Few sane people actually watch these conventions. Inevitably, they'll get their impressions of the Dem Convention from the media.
And since the mainstream media is 90% (probably an underestimate) for Obama, people will be given the Dem party line--that Democrats in general, and St. Barack in particular, can Walk on Water.
For example, Obama can commit his daily gaffe (today, he declared the city of Eau Claire, Wisconsin a state) and his media minions will make sure the average person doesn't hear about it.
The video of Obama declaring Eau Claire a state can be seen at
http://www.youtube.com/watch?v=U7gXEQmE_SI
Posted by: bruce | August 24, 2008 3:55 PM
Let's see what the Repugs do with Obama's famous brag that "I'm a Desi"!
http://www.indiawest.com/view.php?subaction=showfull&id=1219263732&archive=&start_from=&ucat=11
Sorry, I just cannot relate to that...
Posted by: Chuck | August 24, 2008 4:06 PM
Aug. 24, 2008 DENVER -- Democratic delegates from Michigan and Florida were awarded full voting rights at the national convention Sunday, despite holding early primaries against party rules.
--------------------------
I guess Obama has CHANGED his mind and approved the seating of all the Michigan and Florida delegates at the convention. He must think that will help to unify the party and win over some of the Clinton supporters.
Posted by: Michael | August 24, 2008 4:14 PM
President Obama needs to continue to distract Americans from thinking about the reasoned vote he cast in support of infanticide, when in 2002 he opposed an IL bill identical to the strongly bipartison federal law in effect, the Born Alive Infants Protection Act. See pages 31-34 here for his remarks supporting physicians over the lives of children born alive after late-term abortions.

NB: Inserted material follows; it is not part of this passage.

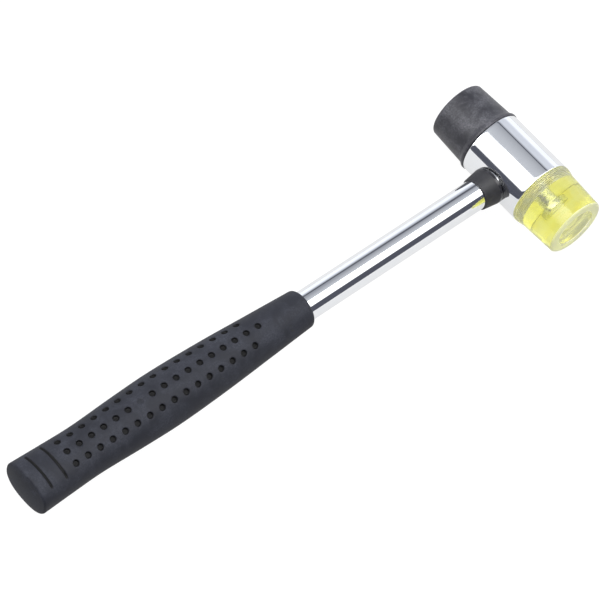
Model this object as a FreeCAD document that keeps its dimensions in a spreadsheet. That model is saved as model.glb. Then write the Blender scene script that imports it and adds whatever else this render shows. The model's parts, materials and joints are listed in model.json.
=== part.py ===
import FreeCAD, Part
import math
import os

import Sketcher

# A double-faced soft mallet, in millimetres, lying on its side.
# +X runs along the handle towards the head, +Y towards the black rubber face,
# and +Z up. The origin is on the ground under the middle of the whole mallet.
# The handle axis and the head axis cross at the head's centre.

DIMENSIONS = (
    ("head_x", 117.525, "head centre in front of the origin"),
    ("head_z", 14.55, "head centre above the ground"),
    ("barrel_radius", 14.3, "chrome barrel"),
    ("rubber_shoulder", 15.1, "barrel shoulder on the rubber side, from the head centre"),
    ("clear_shoulder", 14.5, "barrel shoulder on the clear side, from the head centre"),
    ("barrel_break", 0.35, "chamfer on the barrel's edges"),
    ("spigot_radius", 12.2, "spigot that each face's skirt covers"),
    ("spigot_length", 3.5, "spigot beyond its shoulder"),
    ("thread_radius", 2.5, "stud thread, major radius"),
    ("thread_clearance", 0.05, "tapped hole over the stud, radial"),
    ("tapped_depth", 9.5, "tapped hole from the spigot's end"),
    ("stud_engagement", 7.2, "length of stud inside the tapped hole"),
    ("stud_head_radius", 4.0, "moulded-in head of the stud"),
    ("stud_head_start", 8.2, "underside of the stud's head, from the shoulder"),
    ("stud_head_length", 2.5, "thickness of the stud's head"),
    ("seat_gap", 0.1, "gap on each side of the washer and at the face's mouth"),
    ("washer_radius", 11.2, "washer between spigot and face"),
    ("washer_hole_radius", 2.7, "hole in the washer"),
    ("washer_thickness", 1.0, "thickness of the washer"),
    ("skirt_radius", 12.4, "inside of each face's skirt"),
    ("rubber_length", 20.0, "rubber face beyond its shoulder"),
    ("rubber_lip_radius", 14.55, "lip at the rubber face's mouth"),
    ("rubber_lip_length", 1.1, "straight part of the lip"),
    ("rubber_neck_start", 2.7, "end of the slope behind the lip"),
    ("rubber_neck_radius", 13.7, "rubber face where its slope ends"),
    ("rubber_end_radius", 12.8, "rubber face at its striking end"),
    ("rubber_edge", 1.0, "rounding of the rubber striking edge"),
    ("clear_length", 20.6, "clear face beyond its shoulder"),
    ("clear_mouth_radius", 14.3, "clear face at its mouth"),
    ("clear_mouth_length", 1.4, "straight part of the clear face's mouth"),
    ("clear_neck_start", 4.5, "end of the slope behind the mouth"),
    ("clear_neck_radius", 13.65, "clear face where its slope ends"),
    ("clear_end_radius", 12.9, "clear face at its striking end"),
    ("clear_edge", 0.9, "rounding of the clear striking edge"),
    ("tube_radius", 6.25, "handle tube, outside"),
    ("tube_wall", 1.2, "handle tube's wall"),
    ("tube_front", 8.0, "tube's end past the head centre"),
    ("tube_back", 246.0, "tube's end behind the head centre"),
    ("collar_back", 22.2, "collar's tube end behind the head centre"),
    ("collar_rim", 15.6, "end of the collar's taper behind the head centre"),
    ("collar_front", 14.0, "collar's front, which meets the barrel's side"),
    ("collar_small_radius", 6.8, "collar at its tube end"),
    ("collar_large_radius", 7.75, "collar against the barrel"),
    ("grip_front_edge", 1.0, "chamfer on the grip's front edge"),
    ("grip_butt_edge", 0.8, "chamfer on the grip's butt edge"),
    ("dimple_radius", 1.2, "radius of a dimple"),
    ("dimple_depth", 0.9, "depth of a dimple"),
    ("dimple_pitch", 5.82, "spacing of the dimples along the grip"),
    ("dimple_last", 230.0, "rearmost dimple behind the head centre"),
    ("dimple_row_angle", 36.0, "angle between neighbouring rows"),
    ("groove_width", 0.9, "width of the grooves that bound the blank panel"),
    ("groove_depth", 0.5, "depth of those grooves"),
    ("groove_length", 17.0, "length of those grooves across the grip"),
    ("groove_front", 236.1, "front groove behind the head centre"),
    ("groove_rear", 243.2, "rear groove behind the head centre"),
)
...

http://www.ilga.gov/senate/transcripts/strans92/ST040402.pdf
He doesn't need Americans to reflect on his extremist actions in support of abortion. He doesn't need Americans to tie his extreme pro-abortion and pro-infanticide voting record to his vow to halt all federal restrictions on abortion, including the Hyde Amendment, as his first act in office after he is reelected.
Posted by: Malcom | August 24, 2008 4:29 PM
They say he needs to tell his story and introduce himself. I feel like this guy came for a weekend visit nearly 18 months ago and he has yet to leave. We've had him crammed down our throats in a 50 state primary by the mainstream media. We know he worksout a lot, he's a cool dude and he's all about change and he wants to spend a lot of money that's not his. I've had enough of this guy and we're facing another full week at Obamaland in Denver. Did they ever hook up those big screen TVs so the homeless could watch?

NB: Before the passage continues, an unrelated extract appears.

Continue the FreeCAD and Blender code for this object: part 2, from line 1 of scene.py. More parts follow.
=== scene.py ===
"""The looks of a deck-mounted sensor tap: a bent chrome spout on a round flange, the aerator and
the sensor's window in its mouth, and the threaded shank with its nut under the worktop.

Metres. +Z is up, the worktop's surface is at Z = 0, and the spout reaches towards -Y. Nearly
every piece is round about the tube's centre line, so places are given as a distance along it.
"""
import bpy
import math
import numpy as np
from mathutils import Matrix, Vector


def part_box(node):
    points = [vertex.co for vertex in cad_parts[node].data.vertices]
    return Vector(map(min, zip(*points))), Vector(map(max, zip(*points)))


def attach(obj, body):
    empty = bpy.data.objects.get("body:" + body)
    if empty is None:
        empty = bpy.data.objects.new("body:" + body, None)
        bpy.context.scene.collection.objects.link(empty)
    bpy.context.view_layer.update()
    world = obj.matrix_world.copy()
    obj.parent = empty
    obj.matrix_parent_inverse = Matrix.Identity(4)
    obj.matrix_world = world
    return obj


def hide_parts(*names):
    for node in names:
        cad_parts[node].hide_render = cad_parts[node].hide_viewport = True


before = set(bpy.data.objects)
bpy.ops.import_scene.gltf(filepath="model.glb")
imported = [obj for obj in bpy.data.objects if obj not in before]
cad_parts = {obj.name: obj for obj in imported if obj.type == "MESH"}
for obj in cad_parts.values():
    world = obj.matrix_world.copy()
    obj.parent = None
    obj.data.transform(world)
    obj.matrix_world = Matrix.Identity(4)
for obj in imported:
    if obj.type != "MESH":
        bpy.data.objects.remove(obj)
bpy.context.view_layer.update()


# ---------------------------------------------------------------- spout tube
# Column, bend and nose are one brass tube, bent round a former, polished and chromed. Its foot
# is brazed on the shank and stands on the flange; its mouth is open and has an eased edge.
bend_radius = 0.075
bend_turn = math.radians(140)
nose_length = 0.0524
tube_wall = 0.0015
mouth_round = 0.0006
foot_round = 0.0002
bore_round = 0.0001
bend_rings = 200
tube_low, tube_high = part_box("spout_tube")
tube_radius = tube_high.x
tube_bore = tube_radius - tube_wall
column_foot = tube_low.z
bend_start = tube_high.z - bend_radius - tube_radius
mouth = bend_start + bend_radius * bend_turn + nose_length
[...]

Posted by: vla | August 24, 2008 7:50 PM
6. Demonstrate that he knows the difference between the American workforce and private enterprises like AFL-CIO and Change to Win that represent the special interests of their industry - adversarial relations with employers - at the expense of the workplace voting rights of their prospective "clients." In other words, repudiate the undemocratic Employee-Free Choice Act as recommended by Senator George McGovern. Neither Liberals nor Conservatives should support snuffing the voice of workers in secret-ballot elections. This right was protected by the original sponsor - Senator Robert Wagner - and was again protected and supported in the 1947 amendments by leaders including Senator Wayne Morse of Oregon. The secret-ballot right to vote for or against exclusive representation at work deserves continued protection in the 21st century.
Posted by: Liberal Democrat | August 24, 2008 8:40 PM
Terry--72% negative sounds hostile to me. Did you even read the whole post?
Posted by: dt | August 25, 2008 12:58 AM
dt,
Go ask Governor Rendell about the media and impartiality.